The world’s largest spam operation has been exposed, and along with it, a massive database of email addresses. More than 1.37 billion email addresses, names, addresses, and IP addresses were in the database, which was exposed as a result of an error made during a backup. The company behind the operation is the email marketing firm River City Media – A legitimate email marketing company that uses some decidedly shady email marketing practices.
So how large is the world’s largest spam operation? According to MacKeeper researchers, the company behind the massive spamming campaigns were sending up to one billion spam email messages every day. However, due to the leak, life is likely to get a lot tougher for the email marketing firm. Its entire infrastructure has now been added to the spamming blacklist maintained by Spamhaus: The world leader in providing up to date threat intelligence on email spam and related spamming activity.

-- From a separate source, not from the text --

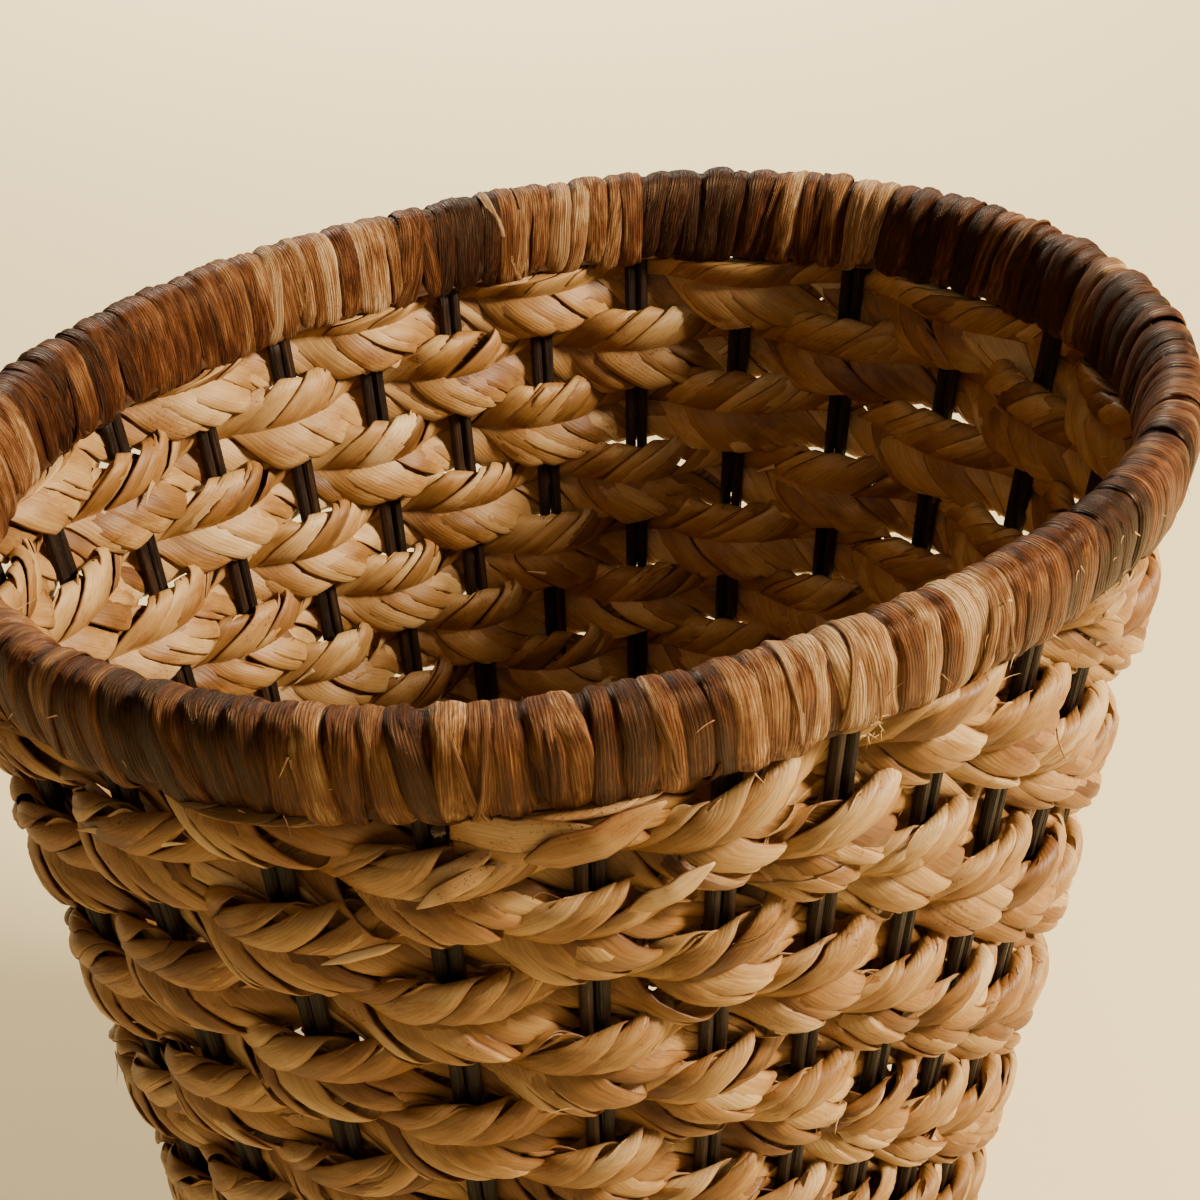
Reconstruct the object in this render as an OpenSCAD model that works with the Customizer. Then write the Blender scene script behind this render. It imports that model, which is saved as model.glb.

So how does a database from the world’s largest spam operation get released on the Internet? Faulty backups! The company failed to configure their Rsync backups correctly, resulting in those backups being available online without any need for a password. The database was discovered by MacKeeper security researcher Chris Vickery.
The revelation that such a large database had been obtained was huge news. In fact, it even drew a response from the Indian government, which felt it necessary to explain that it was not the source of the leak. The Indian government’s federal ID system is one of a very small number of databases that contain that number of records.
The number of records in the database is so large that almost everyone that uses email would either be on the list or would know someone that is.
How does a company amass so many email addresses? According to Vickery, there are various methods used, although he said “credit checks, education opportunities, and sweepstakes,” are typically used to obtain the email addresses, as are legitimate marketing campaigns from major brands. Users divulge their email addresses during these campaigns in order to receive a free gift, special offer, or an online service. Hidden away in the terms and conditions, which few people read, is confirmation that the information collected will be shared with marketing partners. Those marketing partners then share addresses with their partners, and their partners’ partners, and so on. Before long, the email addresses will be made available to a great deal of spammers.
When spammers use those addresses, there is a high probability that the domains used for sending the marketing messages will be blocked. To get around this, companies such as RCM use warm up accounts to send out their campaigns.
New campaigns will be sent to the warm up accounts, and provided they do not generate complaints, the sender of the emails will be marked as a good sender. With a good reputation, the spammers will be able to scale up their operation and send out billions of messages. If at any point messages start to be rejected or complaints start to be received, the domain is dropped and the process starts again. That way, RCM is able to bypass spam filtering controls and continue to send messages.
A detailed insight into the world’s largest spam operation and the techniqus used to send spam messages has been published by CSO Online, which worked with Vickery, MacKeeper, and Spamhaus following the discovery of the huge database.